Is there a better way to extract the visible text on a web page using Nokogiri? Currently I use the inner_text
method, however that method counts a lot of JavaScript as visible text. The only text I want to capture is the visible text on the screen.
For example, in IRB if I do the following in Ruby 1.9.2-p290:
require 'nokogiri'
require 'open-uri'
doc = Nokogiri::HTML(open("http://www.bodybuilding.com/store/catalog/new-products.jsp?addFacet=REF_BRAND:BRAND_MET_RX"))
words = doc.inner_text
words.scan(/\w+/)
If I search for the word "function" I see that it appears 20 times in the list, however if I go to http://www.bodybuilding.com/store/catalog/new-products.jsp?addFacet=REF_BRAND:BRAND_MET_RX the word "function" does not appear anywhere in the visible text.

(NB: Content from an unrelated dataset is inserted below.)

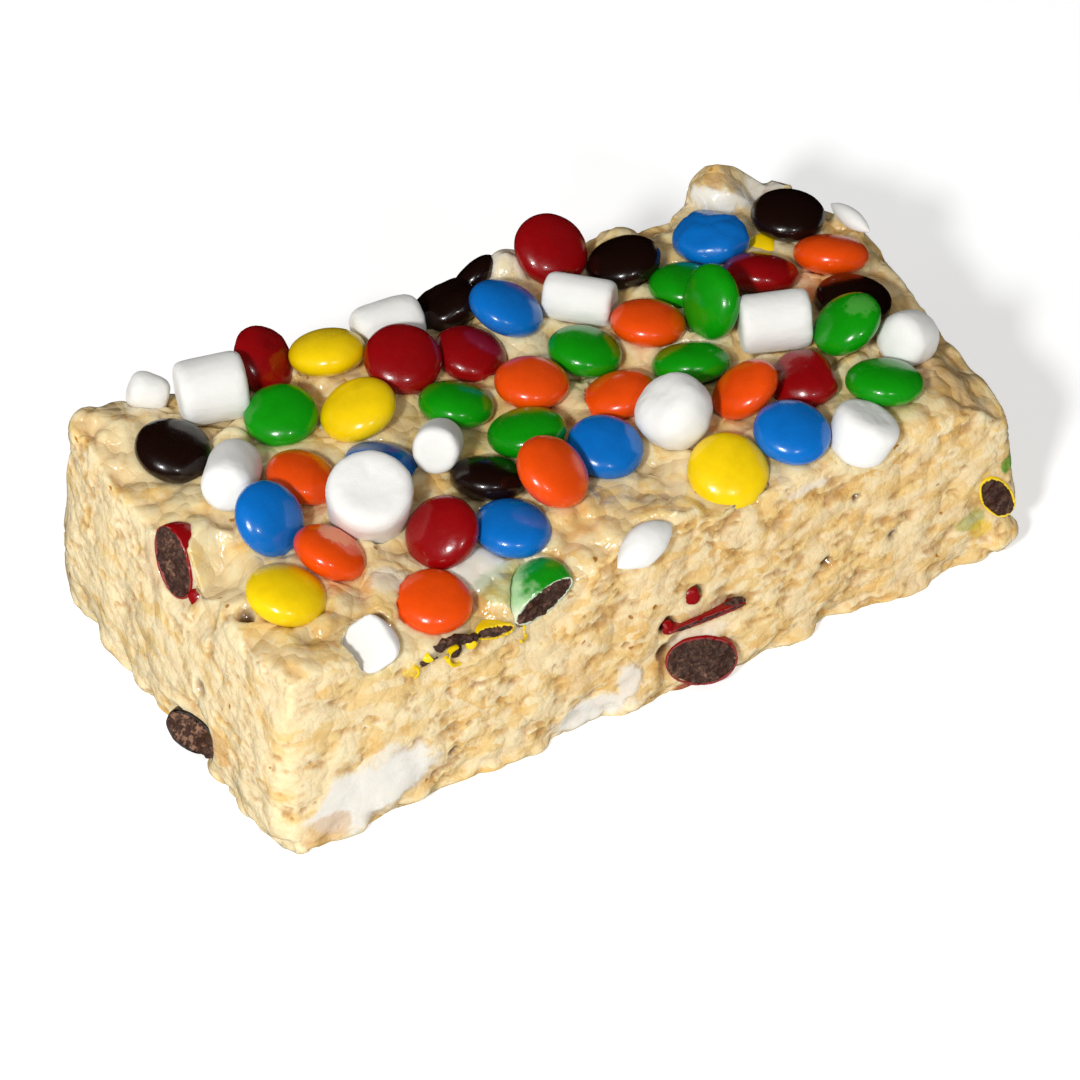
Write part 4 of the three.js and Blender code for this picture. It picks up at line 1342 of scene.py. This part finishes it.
class TREAT_OT_crisp_mass(bpy.types.Operator):
    """Make the mass of crisped rice and melted marshmallow"""

    bl_idname = "treat.crisp_mass"
    bl_label = "Crisp mass"

    def execute(self, context):
        crisp = settings().crisp
        toppings = bpy.data.collections.new("toppings")
        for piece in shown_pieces():
            toppings.objects.link(piece)
        mass = copy_of(frame["nodes"][BLOCK], "crisp-mass")
        mass.parent = None
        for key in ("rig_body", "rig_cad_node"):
            del mass[key]
        activate(mass)
        mass.data.materials.clear()
        bpy.ops.object.mode_set(mode="EDIT")
        bpy.ops.mesh.select_all(action="SELECT")
        bpy.ops.mesh.remove_doubles(threshold=WELD)
        for middle, half in FILLS:
            bpy.ops.mesh.primitive_ico_sphere_add(
                subdivisions=3, radius=1, location=metres(middle), scale=metres(half)
            )
        bpy.ops.object.mode_set(mode="OBJECT")
        even_mesh(mass, crisp.pitch, MASS_SOFTENING)
        relief = mass.modifiers.new("kernels", "NODES")
        relief.node_group = relief_tree(toppings)
        apply_modifiers(mass)
        thin_hidden(mass)
        finished(mass, [crisp_finish()], [BLOCK])
        bpy.data.collections.remove(toppings)
        return {"FINISHED"}


# ---- The stage ----


# The lights: the setting that holds the power, the compass direction and height that the light
# comes from, the width of its disc in metres, and whether it shows in gloss.
LIGHTS = (
    ("key", (-140, 37), 0.2, True),
    ("second", (-95, 35), 0.14, True),
    ("fill", (172, 28), 1.2, False),
)
LIGHT_DISTANCE = 1.8
FLOOR_SIZE = 8
SENSOR_WIDTH = 36


def area_light(name, facing, width, power, aim):
    """A soft round light that looks at the aim point."""
    way = compass(*facing)
    bpy.ops.object.light_add(type="AREA", location=aim + way * LIGHT_DISTANCE)
    light = bpy.context.object
    light.name = name
    light.data.shape = "DISK"
    light.data.size = width
    light.data.energy = power
    light.rotation_euler = way.to_track_quat("Z", "Y").to_euler()
    return light


class TREAT_OT_stage(bpy.types.Operator):
    """Make the pale floor, the soft studio lights and the camera"""

    bl_idname = "treat.stage"
    bl_label = "Stage"

    def execute(self, context):
        stage = settings().stage
        deselect()
        bpy.ops.mesh.primitive_plane_add(size=FLOOR_SIZE)
        floor = bpy.context.object
        floor.name = "studio-floor"
        finish = Finish("studio floor", Roughness=0.9)
        finish.feed("Base Color", finish.mottled(solid(stage.floor), 50 * MM, 0.01))
        finish.shader.inputs["Emission Color"].default_value = (1, 1, 1, 1)
        finish.shader.inputs["Emission Strength"].default_value = stage.glow
        floor.data.materials.append(finish.material)
        floor.visible_glossy = False
        floor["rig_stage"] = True

        aim = Vector(stage.aim)
        for name, facing, width, in_gloss in LIGHTS:
            light = area_light(name + " light", facing, width, getattr(stage, name), aim)
            light.visible_glossy = in_gloss
        world = bpy.data.worlds.new("studio")
        world.use_nodes = True
        sky = world.node_tree.nodes["Background"].inputs
        sky["Color"].default_value = (1, 1, 1, 1)
        sky["Strength"].default_value = stage.sky
        world.cycles_visibility.glossy = False
        context.scene.world = world
        context.scene.view_settings.view_transform = "Standard"

        # An azimuth of 0 looks along +Y, from the compass direction -90.
        back = compass(stage.azimuth - 90, stage.elevation)
        bpy.ops.object.camera_add(location=aim + back * stage.distance)
        camera = context.object
        camera.rotation_mode = "QUATERNION"
        camera.rotation_quaternion = back.to_track_quat("Z", "Y")
        camera.data.lens = stage.lens
        camera.data.sensor_width = SENSOR_WIDTH
        camera.data.clip_start = 0.01
        context.scene.camera = camera
        return {"FINISHED"}


# ---- The add-on ----


class VIEW3D_PT_treat(bpy.types.Panel):
    """The treat's pieces and settings"""

    bl_label = "Treat"
    bl_space_type = "VIEW_3D"
    bl_region_type = "UI"
    bl_category = "Treat"

    def draw(self, context):
        for operator in OPERATORS:
            self.layout.operator(operator.bl_idname)
        for group in ("crisp", "candy", "marshmallow", "stage"):
            box = self.layout.box()
            box.label(text=group.capitalize())
            values = getattr(settings(), group)
            for name in values.__annotations__:
                box.prop(values, name)


GROUPS = (CrispSettings, CandySettings, MarshmallowSettings, StageSettings, TreatSettings)
OPERATORS = (
    TREAT_OT_candies,
    TREAT_OT_marshmallows,
    TREAT_OT_cut_candies,
    TREAT_OT_hidden_pieces,
    TREAT_OT_crisp_mass,
    TREAT_OT_stage,
)


def register():
    for item in (*GROUPS, *OPERATORS, VIEW3D_PT_treat):
        bpy.utils.register_class(item)
    bpy.types.Scene.treat = PointerProperty(type=TreatSettings)


def unregister():
    del bpy.types.Scene.treat
    for item in reversed((*GROUPS, *OPERATORS, VIEW3D_PT_treat)):
        bpy.utils.unregister_class(item)


def main():
    register()
    bpy.ops.treat.candies()
    bpy.ops.treat.marshmallows()
    bpy.ops.treat.cut_candies()
    bpy.ops.treat.hidden_pieces()
    bpy.ops.treat.crisp_mass()
    bpy.ops.treat.stage()


if __name__ == "__main__":
    main()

Can I ignore JavaScript or is there a better way of doing this?
You could try:
require 'nokogiri'
require 'open-uri'
doc = Nokogiri::HTML(open("http://www.bodybuilding.com/store/catalog/new-products.jsp?addFacet=REF_BRAND:BRAND_MET_RX"))
doc.traverse{ |x|
if x.text? && x.text !~ /^\s*$/
puts x.text
end
}
I have not done much with Nokogiri, but I believe this should find/output all text nodes in the document that are not blanks. This at least seems to be ignoring the javascript and all the text I checked was visible on the page (though some of it in the dropdown menus).